В этих боях я видел пример настоящей глубоко христианской смерти. Я ехал на разведку, когда увидел одного солдатика, лежащего на спине и по всем признакам совершенно безнадежного. Увидевши меня, он сделал неимоверное усилие и поманил меня. Я, несмотря на то, что страшно торопился, остановился, передал лошадь вестовому, подошел к умирающему и наклонился над ним, солдат слабо пробормотал: “Ваше благородие, крестик снимаете с меня, достать не могу”. Несмотря на то, что крест достать было очень трудно, я снял крест и передал ему в руки. Грудь у него вся была раздавлена осколком снаряда и бинты насквозь промокли кровью… Увидев свой крест, он весь затрепетал, взял в левую руку цепочку, а правую – крест и довольно внятно начал читать “Отче наш”. После первых слов голос его начал слабеть и слабеть… и когда я взял его за руку, то пульс уже не бился. Но его рука все еще держала крест, а глаза так и остались устремленными на распятие. Я перекрестился и не мог без слез отойти от этого героя[250]
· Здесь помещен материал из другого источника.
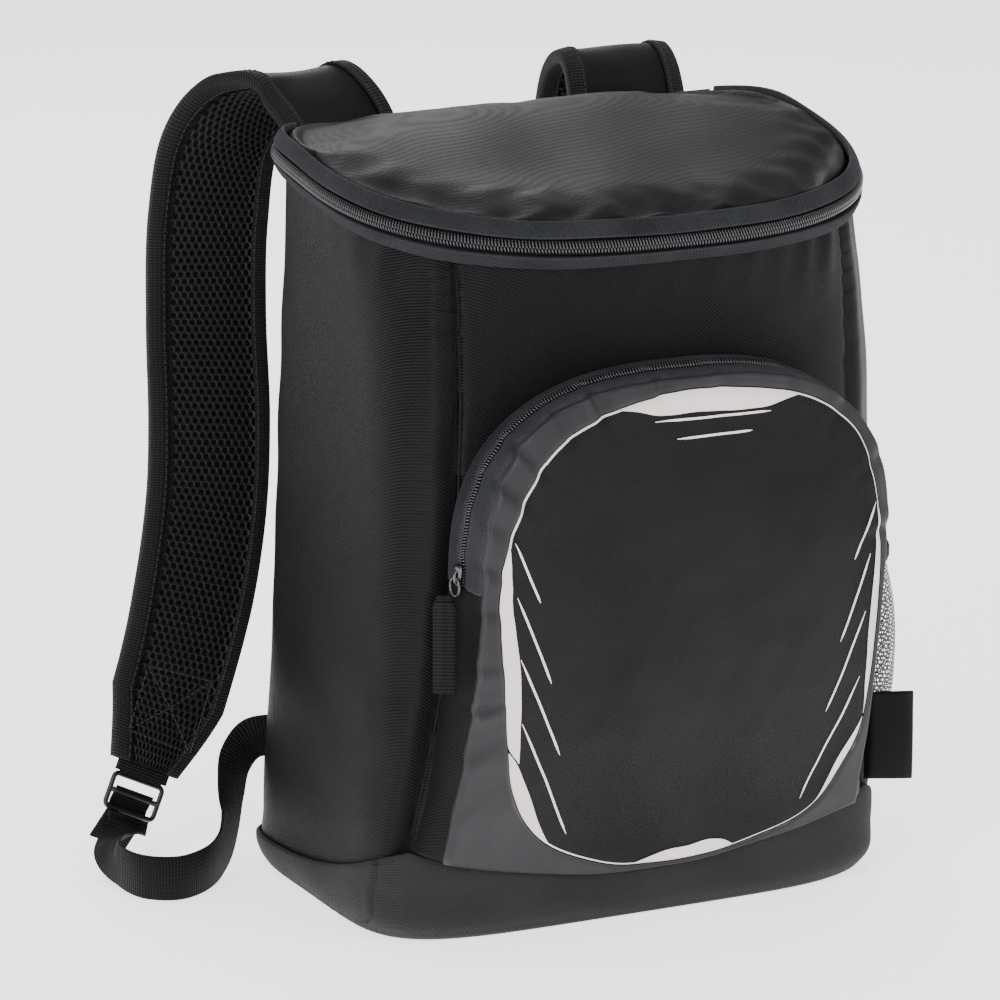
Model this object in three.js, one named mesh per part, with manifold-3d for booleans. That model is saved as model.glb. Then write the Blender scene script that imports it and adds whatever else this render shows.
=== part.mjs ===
// A cooler backpack standing on its base: a padded body with a zipped lid, a bulged front
// pocket, a net side pocket and two padded shoulder straps with webbing loops.
// Millimetres, +Z up. The origin is the middle of the flat underside, the front faces -Y and
// +X is on the right of someone who looks at the front.

import * as THREE from "three";
import Module from "manifold-3d";
import { mergeVertices } from "three/addons/utils/BufferGeometryUtils.js";

const wasm = await Module();
wasm.setup();

// Main form
const BODY_WIDTH = 306; // across the foot
const FRONT_REACH = 126; // origin to the front panel just under the rim
const BACK_REACH = 97; // origin to the back panel at the foot
const RIM_HEIGHT = 403; // the lid's zip line above the floor, over the origin
const RIM_TILT = 0.164; // how fast the zip line climbs towards the back
const RIM_BACK_DROP = 20; // how far it falls short of that slope at the back panel
const BODY_WALL = 6; // foam and both cloths
const CLOTH = 2; // a single reinforced cloth, as sewn
const GAP = 0.3; // left between pieces that touch on the real bag

// Base band
const BAND_BACK_HEIGHT = 17; // at the back and the rear of the sides
const BAND_CORNER_HEIGHT = 59; // at the front corners
const BAND_FRONT_HEIGHT = 28; // in the middle of the front
const BAND_FRONT_DIP = 1.9; // above 1, the dip in the middle of the front is flatter
const BAND_SIDE_DIP = 2.6; // above 1, the side drops more steeply at the front corner
const BAND_CLEAR = 0.6; // between the facets of the band and of the body inside it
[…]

.Подобного рода статьи могли послужить великолепным (или скорее, хрестоматийным) пропагандистским материалом, прославляющим “наших храбрых ребят”. В сентиментальной литературе, описывающей смерти и горе Гражданской войны 1918–1921 годов, можно найти отголоски этого образа, правда, уже без крестов и молитв. Еще более сильные отзвуки той же темы проявились во время Великой Отечественной войны 1941–1945 годов[251]
. Однако после 1917-го большевики не использовали Первую мировую войну для пропаганды. Послевоенное отношение Советов к Великой войне резко отличается от того, какую роль эта война играла в западноевропейском общественном сознании. Россия после 1917 года не пережила расцвет антивоенной поэзии, здесь не появилось своих Уилфрида Оуэна или Зигфрида Сассуна, которые могли бы бросить вызов патриотическому дискурсу самопожертвования. Точнее говоря, в России были свои военные поэты, и некоторые из них описывали калечащий ужас войны, другие посвящали стихи набожности и нации, но их работы не стали частью советского литературного канона. В нескольких случаях эти тексты могли быть позже адаптированы для других нужд без всяких объяснений и использоваться в контексте других конфликтов[252].Схожая судьба постигла после Первой мировой войны советское искусство. В то время в Европе на руинах 1918 года пышным цветом цвели экспериментальные жанры – дадаизм, сюрреализм, анархические эксперименты с подсознательным. Они бросали вызов старым элитам, маячили знаком вопроса над извечными мечтами о прогрессе и рациональности человека. В советском же официальном искусстве эти направления никогда не играли заметной роли, хотя сюрреалистическое – размытое и неисследованное – было основной чертой частных воспоминаний людей о войне. Напротив, как будто в противовес тому очевидному, что было у всех перед глазами, советский соцреализм в литературе и искусстве вплоть до правления Никиты Хрущева продвигал мысль о том, что освобожденный от угнетения человек в основе своей рационален и добродетелен и что общество возможно усовершенствовать.